January 25th, 2012 | By David Geeson
Lexiv; Noun – An indie game on the Xbox Live Marketplace that utilises a unique blend of tower defence, RPG progression, linguistic challenges and city building mechanics to create an experience unlike any other.
Okay, so I couldn’t resist that opening but after playing around for 10 hours on Lexiv that really is how my brain started to work. When I first picked the game up I was pleasantly surprised by what greeted me. What started out like a more intense version of scrabble quickly evolved into something entirely different, mixing mechanics that you wouldn’t think should work into a fantastic blend of fast paced cerebral fun.
The basic gameplay of Lexiv revolves around building a city from words, if you think that sounds simple then you’re sorely mistaken. To build your city you need a combination of word types; Nouns serve as homes for your population whilst Verbs are their place of employment. To take it even deeper you have to consider Adverbs and Adjectives; an Adjective will boost the housing capacity of a Noun and an Adverb does similar to a Verbs employment level. Pretty soon I found myself deeply engrossed in trying to perfectly balance my city.
By adding this level of complexity to the game the creators did a fantastic job of elevating it up past a simple Scrabble-esque experience. Rather than just creating any old word you need to heavily consider the balance your city needs, throw in a happiness bar and constant attack by marauding planes and you have something that can consume hours without you ever noticing.
But it doesn’t stop there, as the game progresses you’ll come across missions that require you to reach specific targets or do very specific actions. The wealth of side levels that feature throughout the campaign progression bring with them endless variations that keep the gameplay fresh.

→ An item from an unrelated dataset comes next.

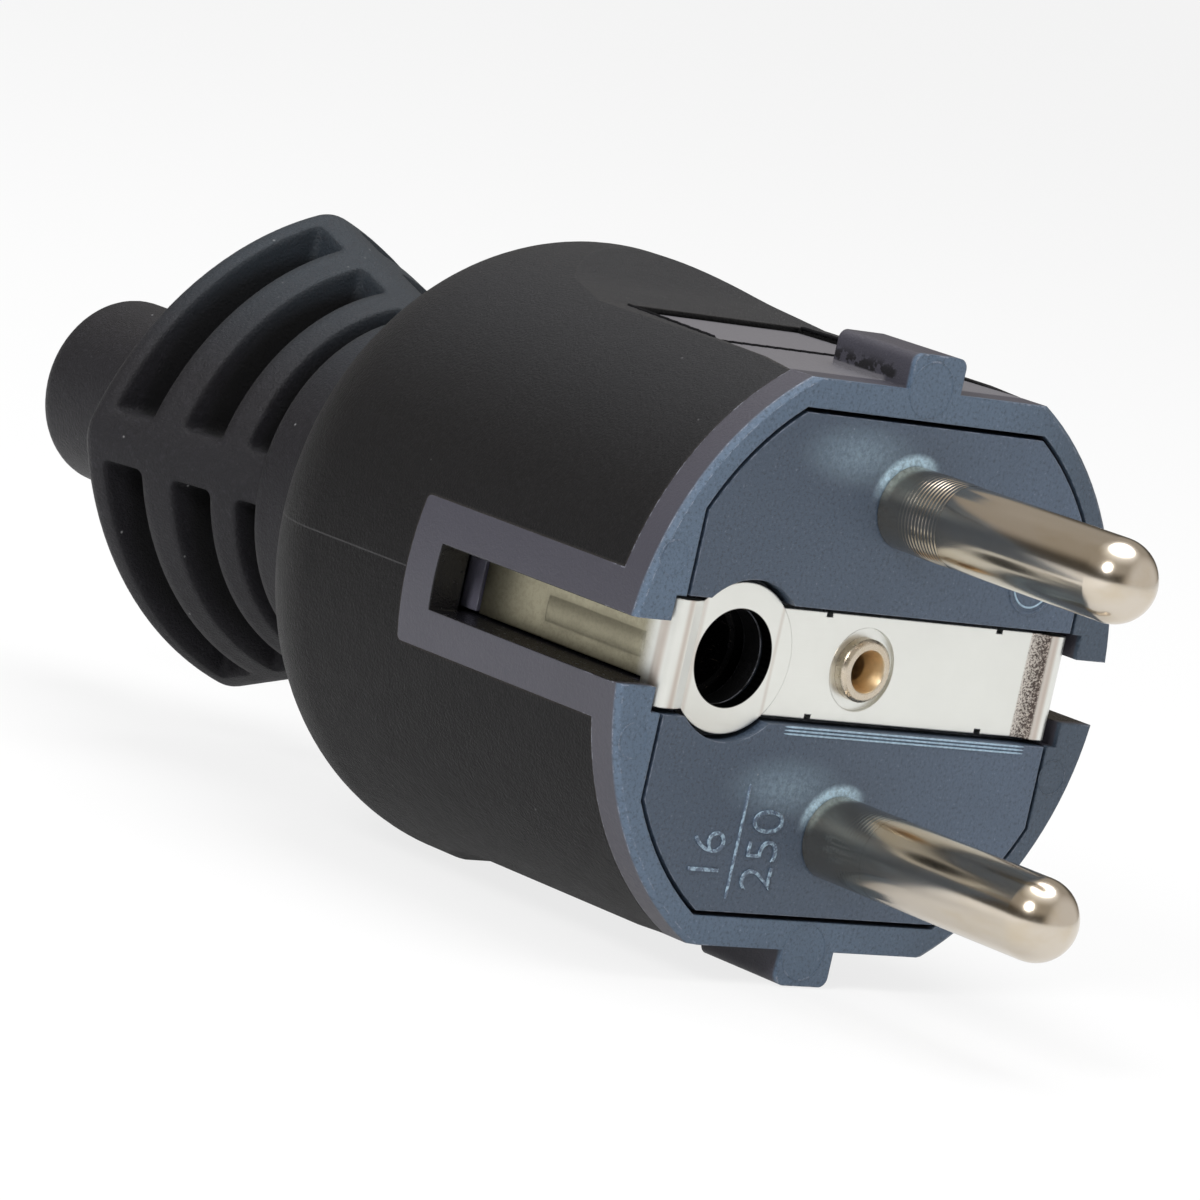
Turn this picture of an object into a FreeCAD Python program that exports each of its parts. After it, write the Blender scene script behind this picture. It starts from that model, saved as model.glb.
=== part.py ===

One mission you might have to fill in a specific square on the board whilst another will have you forming a specific set of words. The most surprising inclusion into this varied level design was the odd tower defence levels. These really brought a new perspective on the game as it completely changes not only your play style but the way in which your brain solves the problem at hand.
Overlaying the levels themselves is a meta player progression system, every level will reward you with experience and occasionally a new perk. As you level up you will gain abilities to help you and in-game perks that change how certain core mechanics work. The finest addition in terms of abilities is the blueprint ability; this allows you to place letters ahead of time therefore making those longer words easier to pull off. It’s far and away the most useful feature of the game and really shows the strength of the game’s design.
The constant shifting nature of the gameplay is a real strength of Lexiv, it serves to keep you constantly engaged throughout. The game, by the way, is surprisingly long. Lexiv is split up into 4 ‘worlds’, each consisting of 15+ levels. Just finishing each level’s main objective can take anywhere from 5 minutes up, with the bonus objectives varying in length depending on difficulty and player skill.
Accompanying the delightful gameplay is the outstanding soundtrack. Lexiv‘s bright and melodic piano pieces act to relax you and really set the mood of the game. The art style may not be the most outstanding or unique but it does its job fantastically, everything is cohesive and has its place.
I really can’t sing the praises of Lexiv enough, the game offers hours upon hours of deeply cerebral fun. It’s RPG-style player levelling gives you more than enough of a reason to come back time and time again and the game, whilst taxing, is never a chore. The satisfaction of beating a level in Lexiv is rewarding in the classic sense as well as giving you the vague feeling that you learnt something. If you love crosswords, if you love tower defence, if you feel your vocabulary is extensive, or if you just want a challenging but rewarding experience; then this is definitely the game for you.